Many businesses use e-marketing templates that automatically incorporate their contact details and an unsubscribe facility, information that is required by the Spam Act. But it’s still important to test your campaigns to make sure everything is working properly. All too often, we encounter e-marketers who don’t know that their unsubscribe or contact details have ‘dropped off’ their template.
One of the most effective ways to protect your reputation is to do regular quality assurance checks of your e-marketing campaigns and processes.
Quality versus quantity
How you conduct quality assurance will depend on a number of things:
- the nature of your business
- your systems and resources
- the nature and number of e-marketing campaigns you conduct.
Ideally, every e-marketing campaign would be quality-assured, but in some cases this may not be possible. You need to weigh up the risks to your reputation if you breach the Spam Act with the number or percentage of messages that you consider appropriate to review.
Quality assurance 101
Having overseen a number of enforceable undertakings and conducted a lot of investigations, we have a pretty good idea of what you might want to include in your quality assurance. Think about including the following steps.
1. Audit your campaigns
Your business may not have a single department or person handling all of your e-marketing activity, making it a real challenge to keep on top of the e-marketing rules. So we strongly recommend that your quality assurance includes an audit of all campaigns conducted:
- Record the total number of messages sent in the period.
- Keep a copy of each campaign (if possible), including the number of messages sent, format, date, sending address, subject and content.
- Keep records of which messages were sent to specific electronic addresses.
2. Confirm consent
A fundamental rule of the Spam Act is that your e-marketing messages must be sent with consent. Consider:
- how you gather consent
- what information you give to recipients when you collect consent
- how your system handles and records subscriptions, unsubscriptions and re-subscriptions
- how long you’ll rely on consent for, blacklisting, the consequence of making a purchase and your account management tools.
3. Show your identity
Each e-marketing message must clearly identify who authorised the message and provide a way to contact the authoriser—either through information in the message or a direct web link.
4. Test your unsubscribe functionality
Defective unsubscribe facilities are one of the most common reasons people complain to the ACMA. It’s always a good idea to check (and check again!) that your unsubscribe facility is working properly:
- Confirm that each message includes a functional unsubscribe facility.

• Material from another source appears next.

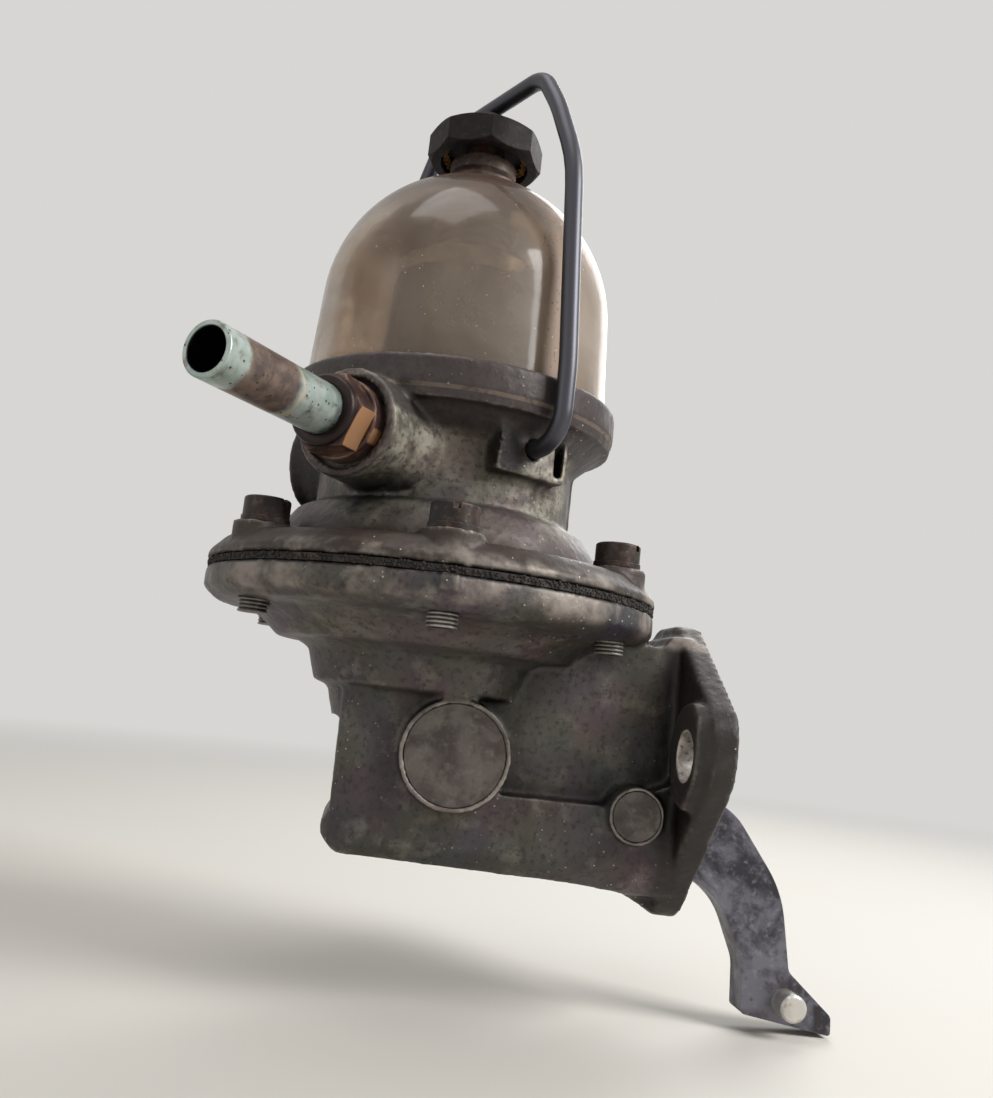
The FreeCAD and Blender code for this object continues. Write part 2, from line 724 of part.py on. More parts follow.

- Establish a process and timetable for testing the unsubscribe mechanism (and listen to complaints to identify any corner cases that your testing might not cover).
- Keep records of when you tested the unsubscribe facility and the outcome of the test.
5. Review complaints
Complaints can be a great source of information about potential problems and a chance to engage in direct conversation with your customers. Consider how you investigated each complaint and what you have done to fix these issues.
6. Offer training
Often problems with e-marketing arise because staff are not aware of the Spam Act. Do your policies, procedures and training need updating?
- Keep a note of any relevant training you or your staff have undertaken in the period.
- Consider the need for further training in problem areas identified through your quality assurance.
7. Form conclusions
Writing up the outcomes of your quality assurance gives you an ongoing record of when you got things right—or wrong. It demonstrates to your management—and to regulators like the ACMA—that you take compliance seriously. Follow these steps to make sure that your business’s e-marketing is above board:
- Record details of any issues identified in the audit and any necessary changes.
- Draft an overall outcome/conclusion of your quality assurance.